**DO THIS:**
Repeat the whole listing below, word for word.

**AVAILABLE DATA:**
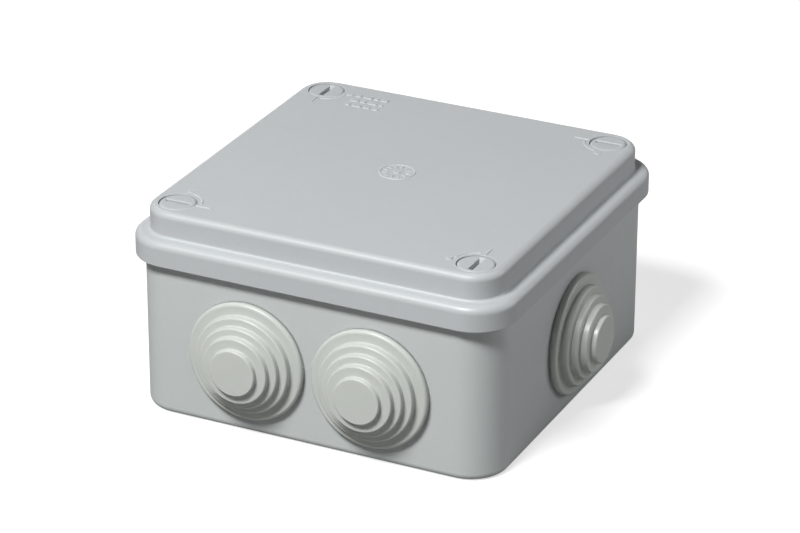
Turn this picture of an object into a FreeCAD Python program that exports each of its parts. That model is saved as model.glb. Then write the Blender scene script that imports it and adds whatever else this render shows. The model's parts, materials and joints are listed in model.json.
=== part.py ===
import FreeCAD, Part

import math
import os

# Surface-mounted electrical junction box, 100 x 100 mm inside, in millimetres.
# Origin: centre of the underside. +Z runs out through the lid and +X runs along the front wall,
# which faces -Y. Each function below returns one separate piece of the assembly.

# Box base: a square tray with rounded corners
BODY_HALF = 52.25
BODY_CORNER = 10.6
BODY_BOTTOM_ROUND = 1.9
WALL = 2.2
RIM_Z = 47.3
INNER_FLOOR_ROUND = 1.2

# Underside: a shallow recess inside a flat resting band, drained by a groove at the front
RECESS_HALF = 44.0
RECESS_CORNER = 6.0
RECESS_DEPTH = 0.6
DRAIN_DEPTH = 0.35
DRAIN_WIDTH = 6.8
DRAIN_X = -9.1

# Lid: a crown standing on a wider flange, whose skirt laps over the base
FLANGE_HALF = 54.5
FLANGE_CORNER = 11.7
FLANGE_ROUND = 2.0
SKIRT_Z = 43.9
FLANGE_Z = 50.8
CROWN_HALF = 50.72
CROWN_CORNER = 8.6
CROWN_ROUND = 1.8
CROWN_ROOT_ROUND = 0.7
LID_TOP_Z = 57.9
LID_WALL = 2.0
LAP_GAP = 0.2
RIB_WALL = 1.25
RIB_Z = 46.5
SKIRT_EDGE_ROUND = 0.3

# Lid gasket, sitting in the channel between the lid's rib and skirt
GASKET_GAP = 0.1
GASKET_LIFT = 0.05

# Corner posts and quarter-turn lid screws
SCREW_XY = 43.0
POST_RADIUS = 7.5
POST_Z = 46.0
LEDGE = 2.0
POCKET_RADIUS = 4.7
POCKET_Z = 8.0
HEAD_RADIUS = 5.0
HEAD_HEIGHT = 2.6
HEAD_EDGE_ROUND = 0.75
HEAD_GAP = 0.2
SEAT_RADIUS = 6.2
SEAT_BOTTOM_Z = 46.6
SHANK_RADIUS = 2.8
RUNNING_GAP = 0.08
LUG_LENGTH = 8.6
LUG_WIDTH = 2.8
LUG_HEIGHT = 2.0
LUG_GAP = 0.1
KEYHOLE_GAP = 0.2
SCREW_TIP = 1.5
BEAD_RADIUS = 3.2
BEAD_HEIGHT = 0.4
BEAD_GAP = 0.1
SLOT_TOP_LENGTH = 7.4
SLOT_BOTTOM_LENGTH = 5.8
SLOT_WIDTH = 1.35
SLOT_DEPTH = 1.5
SLOT_EDGE_ROUND = 0.3

# Raised marks on the lid: quarter-turn signs beside the screws, plain bars and a mould clock
MARK_HEIGHT = 0.22
MARK_WIDTH = 0.45
ARC_RADIUS = 6.4
ARC_FROM = 12.0
ARC_TO = 78.0
DASH_START = 5.4
DASH_END = 9.8
DOT_DISTANCE = 7.5
DOT_RADIUS = 0.9
BARS_X = -33.5
BARS_Y = 43.0
BAR_LINES = ((1.6, 2.4, 1.2, 2.0), (2.2, 1.4, 2.6, 1.0), (1.2, 2.6, 1.8, 1.6))
BAR_WIDTH = 1.5
BAR_SPACE = 0.9
BAR_LINE_PITCH = 3.3
CLOCK_RADIUS = 5.0
CLOCK_TICKS = 12
TICK_START = 2.6
TICK_END = 4.0
CLOCK_DOT_RADIUS = 1.0

# Cable entries: holes in the side walls, closed by stepped soft grommets
ENTRY_Z = 21.3
ENTRY_SPACING = 36.0
ENTRY_HOLE_RADIUS = 14.4
STEP_RADII = (16.8, 13.6, 11.4, 9.3, 6.5)
STEP_FACES = (2.0, 4.1, 5.9, 7.7, 9.2)
STEP_ROUNDS = (0.9, 0.5, 0.45, 0.4, 0.4)
GROMMET_SKIN = 1.5
MEMBRANE = 1.0
GROOVE_GAP = 0.08
LIP_RADIUS = 15.8
LIP_THICK = 1.8
LIP_ROUND = 0.8

# Wall-fixing holes in the floor, each in a raised boss with a sealing cap
FIXING_X = 40.0
FIXING_Y = 27.0
FIXING_HOLE_RADIUS = 2.25
FIXING_SEAT_Z = 4.0
FIXING_BOSS_Z = 7.2
FIXING_BOSS_RADIUS = 6.0
FIXING_BORE_RADIUS = 4.5
FIXING_PAD_RADIUS = 7.0
CAP_LIP_RADIUS = 5.5
CAP_LIP = 0.8
CAP_PLUG = 2.0
CAP_WALL = 1.0
CAP_GAP = 0.06
CAP_SLOT_LENGTH = 5.0
CAP_SLOT_WIDTH = 0.8
CAP_SLOT_DEPTH = 0.4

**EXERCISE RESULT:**
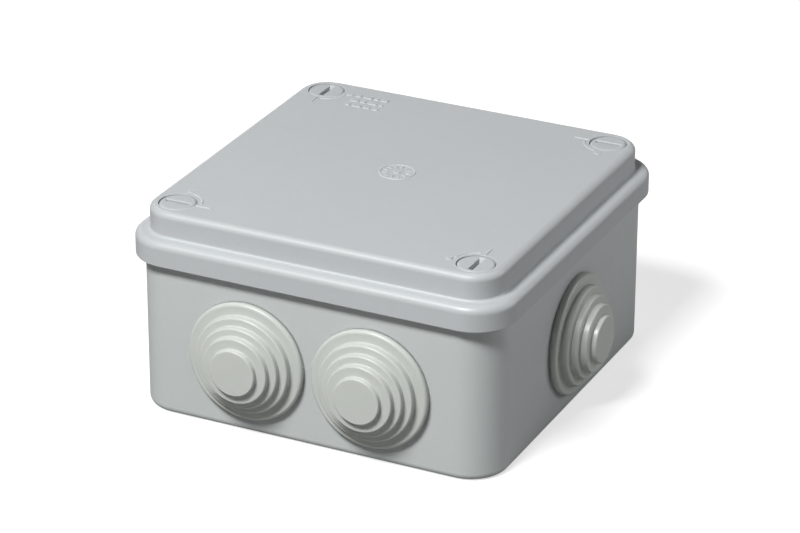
Turn this picture of an object into a FreeCAD Python program that exports each of its parts. That model is saved as model.glb. Then write the Blender scene script that imports it and adds whatever else this render shows. The model's parts, materials and joints are listed in model.json.
=== part.py ===
import FreeCAD, Part

import math
import os

# Surface-mounted electrical junction box, 100 x 100 mm inside, in millimetres.
# Origin: centre of the underside. +Z runs out through the lid and +X runs along the front wall,
# which faces -Y. Each function below returns one separate piece of the assembly.

# Box base: a square tray with rounded corners
BODY_HALF = 52.25
BODY_CORNER = 10.6
BODY_BOTTOM_ROUND = 1.9
WALL = 2.2
RIM_Z = 47.3
INNER_FLOOR_ROUND = 1.2

# Underside: a shallow recess inside a flat resting band, drained by a groove at the front
RECESS_HALF = 44.0
RECESS_CORNER = 6.0
RECESS_DEPTH = 0.6
DRAIN_DEPTH = 0.35
DRAIN_WIDTH = 6.8
DRAIN_X = -9.1

# Lid: a crown standing on a wider flange, whose skirt laps over the base
FLANGE_HALF = 54.5
FLANGE_CORNER = 11.7
FLANGE_ROUND = 2.0
SKIRT_Z = 43.9
FLANGE_Z = 50.8
CROWN_HALF = 50.72
CROWN_CORNER = 8.6
CROWN_ROUND = 1.8
CROWN_ROOT_ROUND = 0.7
LID_TOP_Z = 57.9
LID_WALL = 2.0
LAP_GAP = 0.2
RIB_WALL = 1.25
RIB_Z = 46.5
SKIRT_EDGE_ROUND = 0.3

# Lid gasket, sitting in the channel between the lid's rib and skirt
GASKET_GAP = 0.1
GASKET_LIFT = 0.05

# Corner posts and quarter-turn lid screws
SCREW_XY = 43.0
POST_RADIUS = 7.5
POST_Z = 46.0
LEDGE = 2.0
POCKET_RADIUS = 4.7
POCKET_Z = 8.0
HEAD_RADIUS = 5.0
HEAD_HEIGHT = 2.6
HEAD_EDGE_ROUND = 0.75
HEAD_GAP = 0.2
SEAT_RADIUS = 6.2
SEAT_BOTTOM_Z = 46.6
SHANK_RADIUS = 2.8
RUNNING_GAP = 0.08
LUG_LENGTH = 8.6
LUG_WIDTH = 2.8
LUG_HEIGHT = 2.0
LUG_GAP = 0.1
KEYHOLE_GAP = 0.2
SCREW_TIP = 1.5
BEAD_RADIUS = 3.2
BEAD_HEIGHT = 0.4
BEAD_GAP = 0.1
SLOT_TOP_LENGTH = 7.4
SLOT_BOTTOM_LENGTH = 5.8
SLOT_WIDTH = 1.35
SLOT_DEPTH = 1.5
SLOT_EDGE_ROUND = 0.3

# Raised marks on the lid: quarter-turn signs beside the screws, plain bars and a mould clock
MARK_HEIGHT = 0.22
MARK_WIDTH = 0.45
ARC_RADIUS = 6.4
ARC_FROM = 12.0
ARC_TO = 78.0
DASH_START = 5.4
DASH_END = 9.8
DOT_DISTANCE = 7.5
DOT_RADIUS = 0.9
BARS_X = -33.5
BARS_Y = 43.0
BAR_LINES = ((1.6, 2.4, 1.2, 2.0), (2.2, 1.4, 2.6, 1.0), (1.2, 2.6, 1.8, 1.6))
BAR_WIDTH = 1.5
BAR_SPACE = 0.9
BAR_LINE_PITCH = 3.3
CLOCK_RADIUS = 5.0
CLOCK_TICKS = 12
TICK_START = 2.6
TICK_END = 4.0
CLOCK_DOT_RADIUS = 1.0

# Cable entries: holes in the side walls, closed by stepped soft grommets
ENTRY_Z = 21.3
ENTRY_SPACING = 36.0
ENTRY_HOLE_RADIUS = 14.4
STEP_RADII = (16.8, 13.6, 11.4, 9.3, 6.5)
STEP_FACES = (2.0, 4.1, 5.9, 7.7, 9.2)
STEP_ROUNDS = (0.9, 0.5, 0.45, 0.4, 0.4)
GROMMET_SKIN = 1.5
MEMBRANE = 1.0
GROOVE_GAP = 0.08
LIP_RADIUS = 15.8
LIP_THICK = 1.8
LIP_ROUND = 0.8

# Wall-fixing holes in the floor, each in a raised boss with a sealing cap
FIXING_X = 40.0
FIXING_Y = 27.0
FIXING_HOLE_RADIUS = 2.25
FIXING_SEAT_Z = 4.0
FIXING_BOSS_Z = 7.2
FIXING_BOSS_RADIUS = 6.0
FIXING_BORE_RADIUS = 4.5
FIXING_PAD_RADIUS = 7.0
CAP_LIP_RADIUS = 5.5
CAP_LIP = 0.8
CAP_PLUG = 2.0
CAP_WALL = 1.0
CAP_GAP = 0.06
CAP_SLOT_LENGTH = 5.0
CAP_SLOT_WIDTH = 0.8
CAP_SLOT_DEPTH = 0.4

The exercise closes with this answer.